■ WORK TO DO ■
Filter the listing and keep only the lines with the word "bodies".

::::

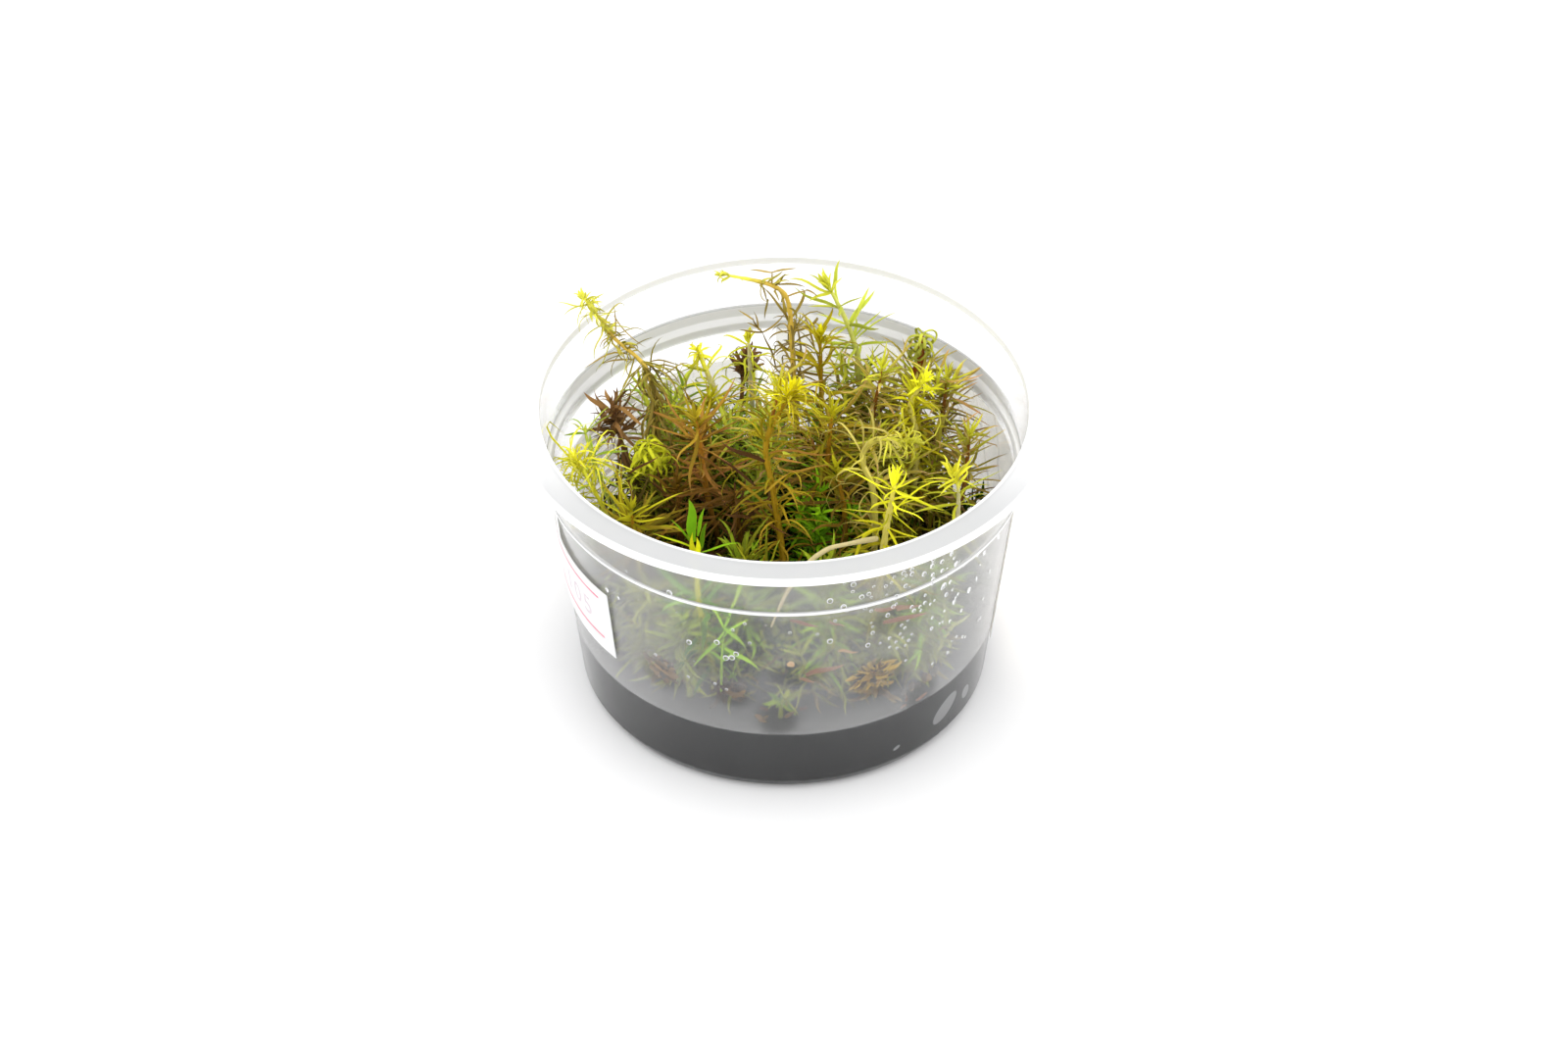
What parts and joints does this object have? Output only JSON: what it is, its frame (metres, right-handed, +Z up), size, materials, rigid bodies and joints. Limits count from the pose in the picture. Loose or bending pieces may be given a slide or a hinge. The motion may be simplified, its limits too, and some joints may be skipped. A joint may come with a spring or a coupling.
{
  "type": "potted tissue-culture plant",
  "caption": "Clump of whorly rotala shoots with whorled needle leaves, growing on dark gel in an open clear plastic culture cup with paper labels.",
  "frame": {"origin": "centre of the cup's base, on the surface it stands on", "axes": "+Z up through the cup's mouth; -Y towards the side that the picture shows; +X to its right"},
  "size_m": [0.102, 0.102, 0.0782],
  "materials": {
    "cup": "clear, slightly milky polypropylene with a soft gloss",
    "gel": "moist dark charcoal gel",
    "paper": "matt coated label paper",
    "leaf_yellow": "soft waxy young leaf, bright yellow-green",
    "leaf_olive": "soft waxy leaf, olive green",
    "leaf_red": "soft waxy leaf, reddish brown",
    "leaf_green": "soft waxy broad leaf, bright green",
    "leaf_dead": "limp wet dead leaf, dark brown"
  },
  "bodies": {
    "root": {"cup": "cup", "gel": "gel", "label_price": "paper", "label_back_large": "paper", "label_back_small": "paper", "runner_pale": "leaf_yellow", "shoot_back_arched": "leaf_olive", "shoot_left_tall": "leaf_olive", "shoot_star_centre": "leaf_yellow", "shoot_green_back": "leaf_green", "shoot_yellow_front": "leaf_yellow", "shoot_curl_right": "leaf_yellow", "shoot_star_right": "leaf_yellow", "shoot_left_head": "leaf_yellow", "shoot_rosette_left": "leaf_yellow", "shoot_left_mid": "leaf_red", "shoot_yellow_right": "leaf_olive", "shoot_yellow_back_left": "leaf_yellow", "shoot_curl_back": "leaf_red", "shoot_right_red": "leaf_red", "shoot_bud_back": "leaf_olive", "shoot_slim_back": "leaf_olive", "shoot_left_small": "leaf_green", "shoot_left_front": "leaf_olive", "shoot_green_front": "leaf_green", "shoot_dark_mid": "leaf_red", "shoot_mid_back": "leaf_red", "shoot_mid_right": "leaf_olive", "shoot_mid_left": "leaf_olive", "shoot_back_right": "leaf_olive", "shoot_right_edge": "leaf_red", "shoot_inner_right": "leaf_olive", "shoot_inner_left": "leaf_red", "shoot_front_left": "leaf_olive", "shoot_front_mid": "leaf_olive", "shoot_front_right": "leaf_olive", "shoot_low_green": "leaf_green", "shoot_small_front": "leaf_green", "dead_top_left": "leaf_dead", "dead_top_back": "leaf_dead", "dead_clump_left": "leaf_dead", "dead_clump_front": "leaf_dead", "dead_clump_right": "leaf_dead"}
  },
  "joints": []
}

::::

■ WRITTEN REPLY ■
What parts and joints does this object have? Output only JSON: what it is, its frame (metres, right-handed, +Z up), size, materials, rigid bodies and joints. Limits count from the pose in the picture. Loose or bending pieces may be given a slide or a hinge. The motion may be simplified, its limits too, and some joints may be skipped. A joint may come with a spring or a coupling.
  "bodies": {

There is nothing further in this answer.